The tidying up of Mormonism over the past century or so has resulted in two views of revelation. One sees revelation as divine dictation to which a passive recipient makes no contribution, perhaps pausing even in mid-revelation to ask, "Would you mind spelling that word?" The recipient may be changed by the revelation, but the revelation is not limited by the culture nor changed by the life experiences of the recipient -- it arrives pure and unsullied, as with a letter brought by a postman. David Whitmer had such an idea of the translation process of the Book of Mormon, believing Joseph saw letters and whole words through the seer stone and then simply dictated them to the scribe [citation omitted]. According to this view, as revelations are collected, their parts are interchangeable and their authority is equal: a verse from I Samuel 11 is just as valuable and binding as a verse from the Doctrine and Covenants or the Sermon on the Mount. Such finalized revelation is a precondition to the construction of a dogmatic theology, one that can give definitive answers and cast the last stone. A dogmatic theology is a closed system. The first item on its agenda is authority, and the practical focus it yields for the religious life is obedience to this authority.

In the other view, the revelator is a prism shaped by his or her culture and life experiences. The light of the revelation is changed by the recipient, whose effort, study and contribution are indispensable. The revelation reflects and in important ways is limited by the cultural context of the recipient, even while transcending it in others. The parts of the revelation are all valuable but not interchangeable.

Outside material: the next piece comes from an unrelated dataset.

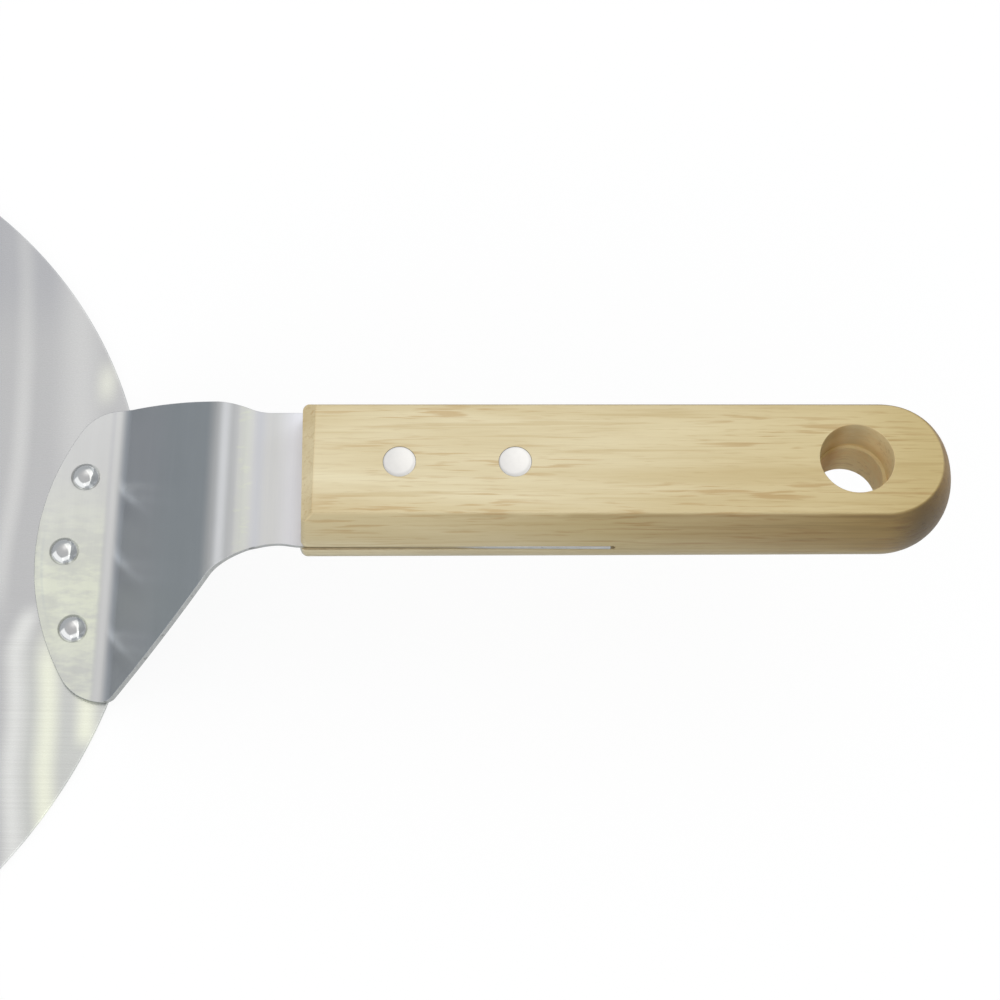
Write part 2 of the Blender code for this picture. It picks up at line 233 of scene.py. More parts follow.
def cut_away(pieces, tool):
    """Take a tool's shape out of pieces. The new walls keep the tool's finish."""
    for piece in pieces:
        apply_modifier(
            piece, "BOOLEAN", operation="DIFFERENCE", solver="EXACT", object=tool,
            material_mode="TRANSFER",
        )
    bpy.data.objects.remove(tool)


def merge_points(piece, reach):
    """Make points that lie closer than a distance one, and turn all faces outwards again."""
    use_only(piece)
    open_mesh()
    bpy.ops.mesh.select_mode(type="VERT")
    select_all()
    bpy.ops.mesh.remove_doubles(threshold=reach)
    face_outwards()
    close_mesh()


def settle(piece, location=(0, 0, 0), slope=0):
    """Put a piece in its place and move that place into its mesh."""
    use_only(piece)
    piece.location = Vector(location) + Vector(piece.location)
    piece.rotation_euler = (0, -slope, 0)
    bpy.ops.object.transform_apply(location=True, rotation=True, scale=True)


def smooth(piece):
    """Smooth shading that keeps flat faces flat."""
    use_only(piece)
    bpy.ops.object.shade_smooth_by_angle(angle=SMOOTH_ANGLE)
    apply_modifier(piece, "WEIGHTED_NORMAL", mode="FACE_AREA", weight=80, keep_sharp=True)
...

A later revelation may even contradict an earlier one, while each retains its parcel of truth. The revelation is always continuing and progressive, never fixed and final, and always partial.

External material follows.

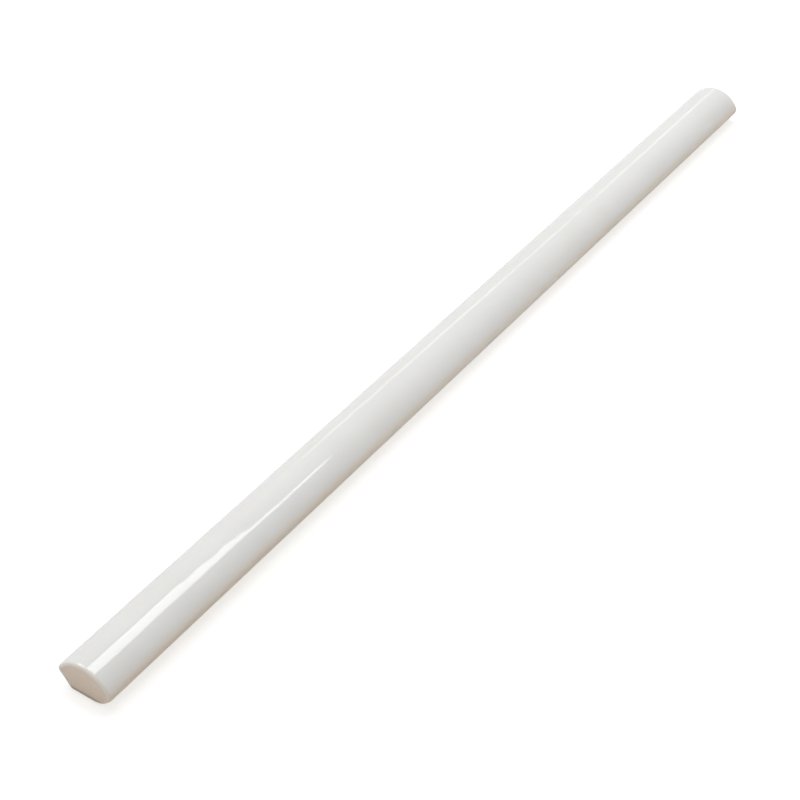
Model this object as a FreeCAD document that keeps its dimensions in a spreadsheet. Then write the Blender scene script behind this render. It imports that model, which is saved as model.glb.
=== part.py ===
# Bullnose tile: a slim glazed ceramic trim, fired as one piece.
# Millimetres. X runs along the tile, -Y is the rounded nose side, +Y the back side, +Z is up.
# The origin is at the middle of the flat underside on which the tile lies.
import FreeCAD, Part
import math
import os
import Sketcher

# Driving dimensions, each with the words that explain it.
DIMENSIONS = [
    ("tile_length", 305.0, "square-cut end to square-cut end"),
    ("tile_width", 15.0, "widest part, from the nose to the back shoulder"),
    ("tile_height", 9.2, "flat underside to the crown of the dome"),
    ("crown_offset", 0.2, "crown's distance behind the middle of the width"),
    ("shoulder_drop", 4.3, "crown down to where the dome reaches the full width at the back"),
    ("nose_drop", 4.8, "crown down to where the dome reaches the full width at the nose"),
    ("nose_radius", 2.0, "round lip where the dome turns under at the nose"),
    ("toe_radius", 5.0, "large round under the nose, down to the flat underside"),
    ("shoulder_radius", 1.2, "soft edge where the dome meets the back side"),
    ("nose_setback", 5.1, "nose in to the near edge of the flat underside, seen from above"),
    ("back_setback", 3.9, "back shoulder in to the near edge of the flat underside"),
    ("heel_radius", 1.0, "soft edge where the back side meets the flat underside"),
    ("end_arris", 0.8, "soft edge round both ends"),
]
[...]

In 1835, for example, had we asked for an absolute and final answer to the question of the number of personages in the godhead, the Lectures on Faith would have told us, "Two" [citation omitted]. In 1843, we would have been told, "Three" (D&C 130:22-23). In 1832, had we wanted to know what God was like, we would have been told that he was omnipotent and omniscient, and that he had always been that way [citation omitted]. In 1844, had we been present at the King Follet funeral discourse, we would have heard that God was once a man [citation omitted]. We should therefore expect that a continuing revelation may well modify previous revelations and that one day we will see in a wider context everything that we now believe. This kind of continuing and partial revelation, which includes all of Joseph's translations, does not allow the construction of a dogmatic theology. This kind of revelation can vitalize, but not finalize. The theology derived from it serves as point of reference, as something to think about, but the system remains open, and the first item on the religious agenda is the responsibility of the individual to choose what is important in the living of her or her life. The focus on the religious life is on individual initiative.

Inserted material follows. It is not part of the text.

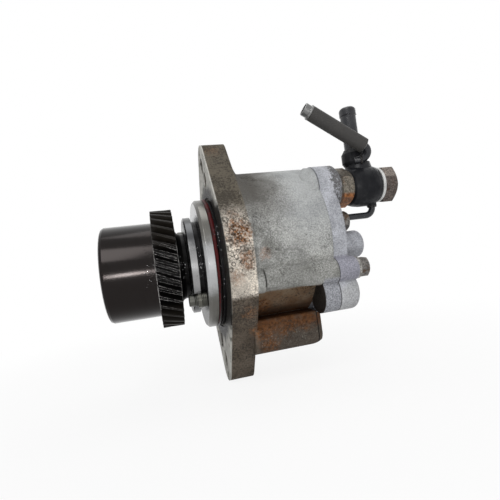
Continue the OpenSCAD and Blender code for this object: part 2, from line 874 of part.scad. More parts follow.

I recommend this article to everyone here, not only because of what I think are Sandberg's valuable insights into the nature of revelation, but also because of his analysis of the role of the mystical and numinous in the development of LDS religious belief. That is something that tends to get lost in our preoccupation with "literal" truth. The article also provides some context for my own statements earlier contrasting rule-oriented morality with a personalist relational-responsibility approach. My criticism of the rule-oriented approach is not (let me be clear about this) that the rules per se are wrong, but that moral development often ends up being equated with keeping rules. Robots can keep rules. I believe God wants moral agents who have learned to decide for themselves and discern with prudence where rules are inadequate. Secondarily, where rules are inadequate, a static conception of truth prevents the rules from being modified and even discarded, and from developing any sort of principled methodology that would make such an undertaking possible. At heart, our relationships with God and others are not about learning to keep rules, but about learning to be full and responsible persons, with our limitations and all our flaws, but ultimately graced by a love that calls us forward even when we would rather not, and that loves us all the same, all the while, because we need this love if we are to have any hope at all.